Focus on fintech and digital assets

  • French wallet unicorn Ledger learned some hard lessons in on-brand messaging last week following a furor after the firm launched a new recovery option for its hardware wallets. In response to speculation about whether this meant Ledger devices were compromised by the firm, a rep on Twitter appeared to state that yes, Ledger devices were compromised but implied that this had always been the case. Inevitably, there was a reasonable technical explanation but inevitably, Crypto Twitter was outraged at the implication of a privacy breach, and much finger-wagging about Ledger’s communication faux-pas ensued.
  • Q1 is apparently a quiet time for hackers, according to Chainalysis, which reports that less crypto was stolen in the first quarter of 2023 than in any quarter of 2022. However, it warns the reduction is likely to be temporary.

Inside the infrastructure

  • The appetite for Ordinals is spreading. Litecoin and Dogecoin are both seeing record transaction volumes after developers moved to re-create the inscriptions functionality on both networks, allowing users to issue ERC-20-like assets and NFTs on each.

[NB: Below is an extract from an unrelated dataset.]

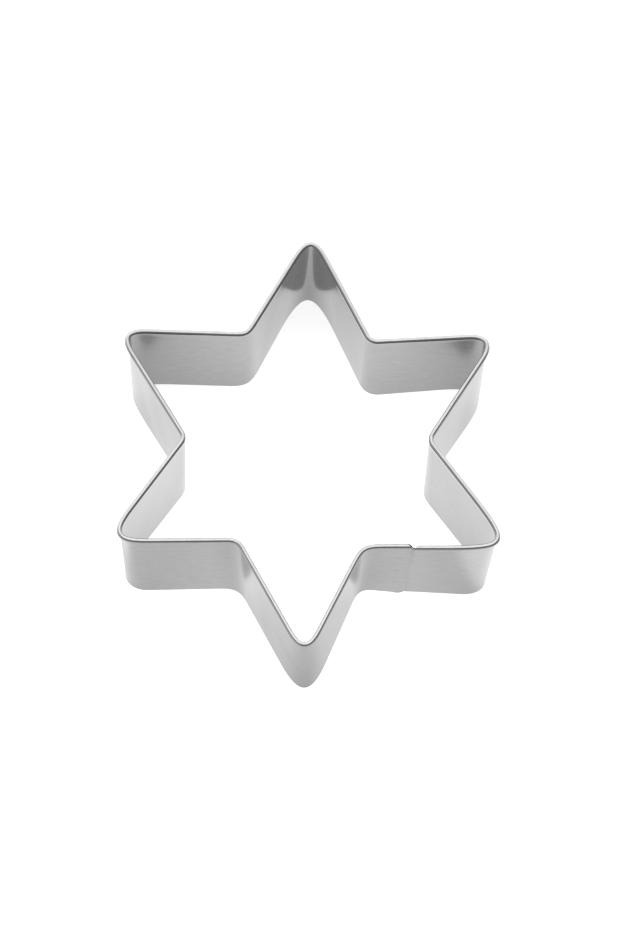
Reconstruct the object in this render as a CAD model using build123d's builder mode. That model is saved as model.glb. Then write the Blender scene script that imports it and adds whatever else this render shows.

  • A flurry of exchange-related news has landed this week. Huobi Global has been ordered to close by Malaysian regulators, while Hotbit has ordered all users to withdraw funds as it halts operations. However, OKEx has stated that it will be aiming to set up a regional hub in France, subject to regulatory approval.

“It could only happen in crypto” story of the week

Crypto’s lack of anonymity is not exactly a secret these days. The field of crypto asset forensics, pioneered by industry leaders like Chainalysis, has become an established market aimed at tracking down crypto fraudsters and those using digital assets for illicit purposes such as money laundering.

However, the so-called “crypto hunters” are now also working for a new client base – soon-to-be divorced couples. CNBC has uncovered the story and spoken to clients and lawyers who reveal some eyebrow-raising stories about secret crypto stashes and unwitting spouses.